Fitzpatrick, now the parent involvement coordinator at Alpena Public Schools, says parents like O'Neal are crucial to kids' success.
"Parent involvement is shown to be a research-based way to improve education outcomes," he says. "For her, that means not just for her own kids, but she helps spur on other parents to action."
The setting for much of that, the Parent Resource Center is painted in bright colors and filled with books, computers and fliers with info ranging from helping kids find safe routes to school to tips on getting scholarships.
"I never knew nothing about a parent room in a school until I came to Osborn," O'Neal says. "But the learning turned into passion, the passion turned into desire, desire turned into where I'm at today. ... It was like waking up to a first cup of coffee."
Several dozen parents are regulars at the center, most coming on Mondays. "Some stay five minutes; some stay all day." They attend workshops, meet, plan events and talk about their kids, with O'Neal often at the helm.
At least four days a week, O'Neal walks or catches a ride from her home nine blocks away to the school where her eldest child is a senior. Her neighbor Shoniqua Kemp, another parent liaison volunteer, sometimes drives her.
O'Neal used her less-than-subtle recruiting flair to bring Kemp into the network. "She said, 'I need you to come out. We need help in these schools,'" Kemp recalls. "I was already into the schools, but not to this extreme." O'Neal helped Kemp find a house for herself and her three kids across the street. Then she drew her in.
"She made it look easy," Kemp says of O'Neal. Now, Kemp too is a center mentor, on the Osborn neighborhood board and involved with Excellent Schools Detroit.
"There are so many different things that happen in the community that step into our schools because of so many issues," Kemp says, citing poverty, gangs, convicted sex offenders, a high rate of children in foster care, homelessness and the housing crisis. It all impacts kids' behavior.
"The thought is if the child standing next to my child fails, then we all fail (in) this community," Kemp says. But she, O'Neal and other parents are working to help.
"You name it, we do it," O'Neal says. "We're trying to bring back the neighborhood. We didn't ask for this to happen to us. We didn't ask to be broke. We didn't ask to be uneducated. But are making a difference to make changes for what we need in our community for our children's future. It's not about us; it's about our children's futures."
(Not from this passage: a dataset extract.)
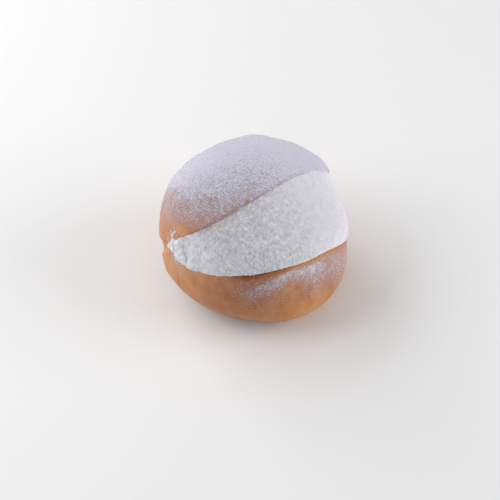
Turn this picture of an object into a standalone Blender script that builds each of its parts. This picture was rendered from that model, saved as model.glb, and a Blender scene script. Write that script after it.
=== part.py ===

In June, O'Neal's son, Dequan, graduates. He's hoping to head to Grand Valley State University. He's why mom is so involved. But at first, it was for a different reason.
Dequan was walking in the neighborhood when some teenage boys attacked him in what O'Neal suspects was a gang initiation. "My son called me and told me what happened. I said, 'Go home, calm down. I'll handle it,'" she says.
O'Neal marched over to the house where one of the boys lived. She knew his father, who promised her son would be left alone. Three years later, he has been.
Her next stop: school. "The principal told me I had to be careful because my son got initiated," she recalls. "When he told me that, I started watching. And I went to the school and talked to all the male teachers at the school, letting them know that I was a single mother and that I needed help to keep him focused."
One of the teachers suggested a neighborhood service organization after-school program that would teach Dequan advocacy, how to speak up, even how to tie a tie.
"He's been involved ever since," O'Neal says. "It changed his life." He's since appeared in national news reports about Detroit's bankruptcy and plans a career as a civil rights lawyer or a businessman.
O'Neal's two younger kids attend Center Line schools. Her daughter, 15, plans a career as a chef and expects to join the army. Her 10-year-old is ADHD, but O'Neal says recognizing his needs is the first step to assisting him.
"Once you get the proper help, then you can catch it early."
The neighborhood has been key in raising her kids, she adds.
For 10 years, O'Neal has organized and volunteered with an unofficial babysitting program. Fifteen families led by single moms have been part of the effort, watching children while their own parents are job hunting or working.
That same community spirit applies to school involvement, too.
"It means coming to parent-teacher conferences. It means coming during school visits, popping up whenever you get the free time. We need you. We need parents in the schools."